MATERIAL PROVIDED =>
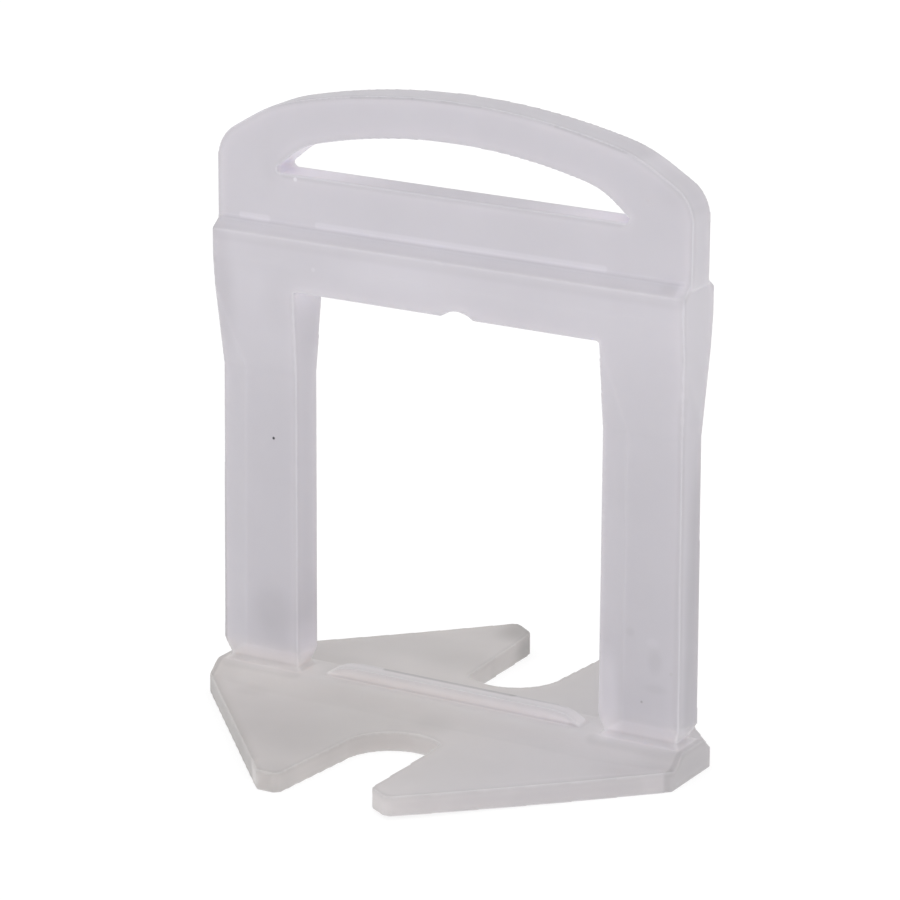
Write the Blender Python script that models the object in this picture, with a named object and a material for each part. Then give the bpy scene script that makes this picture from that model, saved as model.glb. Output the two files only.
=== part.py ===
"""Tile levelling clip: one injection moulded piece of natural polypropylene.

A thin base plate lies under the edges of four tiles. Two legs rise from it through the joint and carry
a crossbar, under which a wedge is driven, and a handle with a finger slot. The clip maps onto itself
by a half turn about its upright axis, because both halves of its mould are alike.

Metres, +Z up. X runs across the clip from leg to leg, Y through its thickness, with the front at -Y.
The origin is the middle of the base's underside.
"""

import math

import bmesh
import bpy
from mathutils import Matrix, Vector

# Base plate, seen from above. It has a long slanting hook and a foot at the front, with a rounded
# notch between them, and the same again at the back, turned by half a turn.
PLATE_THICKNESS = 0.0015
PLATE_LENGTH = 0.0388
PLATE_EDGE_RADIUS = 0.00012
END_FACE_TO_HOOK = 0.0031
END_FACE_TO_FOOT = 0.00265
HOOK_REACH = 0.0182
HOOK_TIP_OFFSET = 0.0050
HOOK_TIP_WIDTH = 0.00185
HOOK_TIP_SLANT = 0.0012
HOOK_ROOT_OVERLAP = 0.0013
HOOK_SIDE_DRAFT = 0.0003
FOOT_REACH = 0.01765
FOOT_TIP_OFFSET = 0.0041
FOOT_TIP_WIDTH = 0.00175
NOTCH_RADIUS = 0.00375
NOTCH_OFFSET = 0.0003
NOTCH_TO_AXIS = 0.00585
TIP_ROUNDING = 0.0005
CORNER_ROUNDING = 0.0004

# Ridge along the plate, a swell with a flat top, and the thin rib on it that keeps two tiles apart.
RIDGE_HEIGHT = 0.00092
RIDGE_TOP_WIDTH = 0.0028
RIDGE_FOOT_WIDTH = 0.0080
RIDGE_END_INSET = 0.0002
RIDGE_FOOT_SINK = 0.0001
RIB_HEIGHT = 0.00072
RIB_WIDTH = 0.0012
RIB_LENGTH = 0.0214
RIB_RUN_OUT = 0.0024
RIB_EDGE_RADIUS = 0.0002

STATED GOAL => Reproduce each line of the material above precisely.

EXERCISE RESULT =>
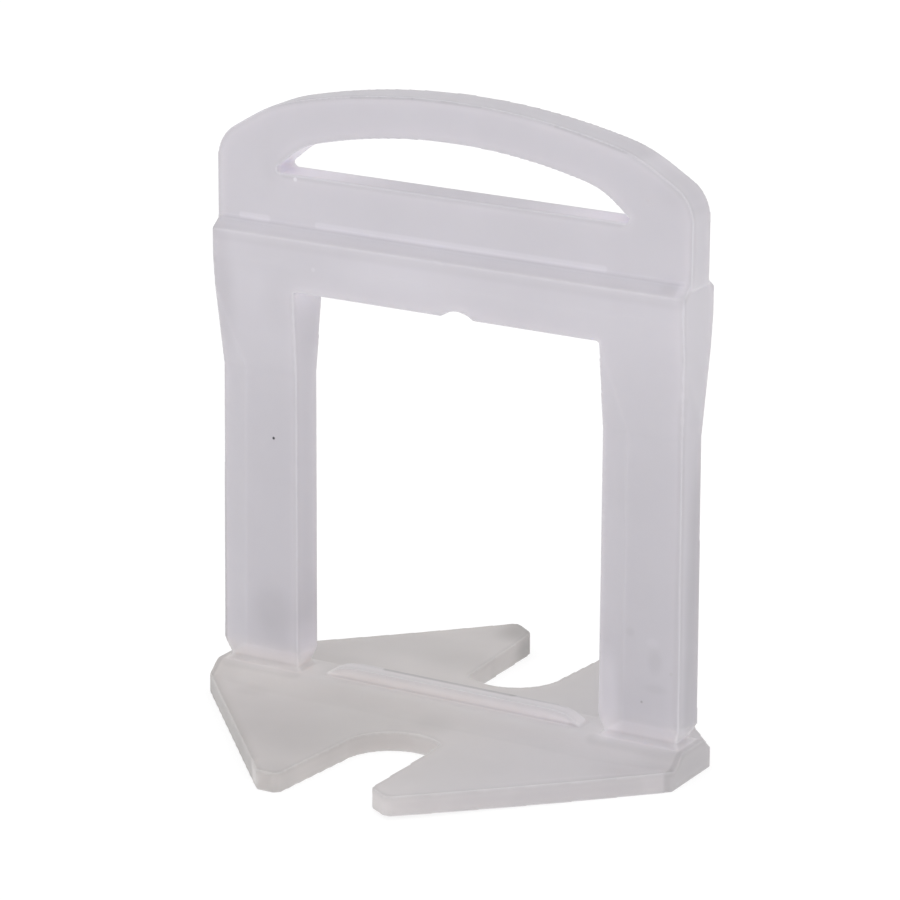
Write the Blender Python script that models the object in this picture, with a named object and a material for each part. Then give the bpy scene script that makes this picture from that model, saved as model.glb. Output the two files only.
=== part.py ===
"""Tile levelling clip: one injection moulded piece of natural polypropylene.

A thin base plate lies under the edges of four tiles. Two legs rise from it through the joint and carry
a crossbar, under which a wedge is driven, and a handle with a finger slot. The clip maps onto itself
by a half turn about its upright axis, because both halves of its mould are alike.

Metres, +Z up. X runs across the clip from leg to leg, Y through its thickness, with the front at -Y.
The origin is the middle of the base's underside.
"""

import math

import bmesh
import bpy
from mathutils import Matrix, Vector

# Base plate, seen from above. It has a long slanting hook and a foot at the front, with a rounded
# notch between them, and the same again at the back, turned by half a turn.
PLATE_THICKNESS = 0.0015
PLATE_LENGTH = 0.0388
PLATE_EDGE_RADIUS = 0.00012
END_FACE_TO_HOOK = 0.0031
END_FACE_TO_FOOT = 0.00265
HOOK_REACH = 0.0182
HOOK_TIP_OFFSET = 0.0050
HOOK_TIP_WIDTH = 0.00185
HOOK_TIP_SLANT = 0.0012
HOOK_ROOT_OVERLAP = 0.0013
HOOK_SIDE_DRAFT = 0.0003
FOOT_REACH = 0.01765
FOOT_TIP_OFFSET = 0.0041
FOOT_TIP_WIDTH = 0.00175
NOTCH_RADIUS = 0.00375
NOTCH_OFFSET = 0.0003
NOTCH_TO_AXIS = 0.00585
TIP_ROUNDING = 0.0005
CORNER_ROUNDING = 0.0004

# Ridge along the plate, a swell with a flat top, and the thin rib on it that keeps two tiles apart.
RIDGE_HEIGHT = 0.00092
RIDGE_TOP_WIDTH = 0.0028
RIDGE_FOOT_WIDTH = 0.0080
RIDGE_END_INSET = 0.0002
RIDGE_FOOT_SINK = 0.0001
RIB_HEIGHT = 0.00072
RIB_WIDTH = 0.0012
RIB_LENGTH = 0.0214
RIB_RUN_OUT = 0.0024
RIB_EDGE_RADIUS = 0.0002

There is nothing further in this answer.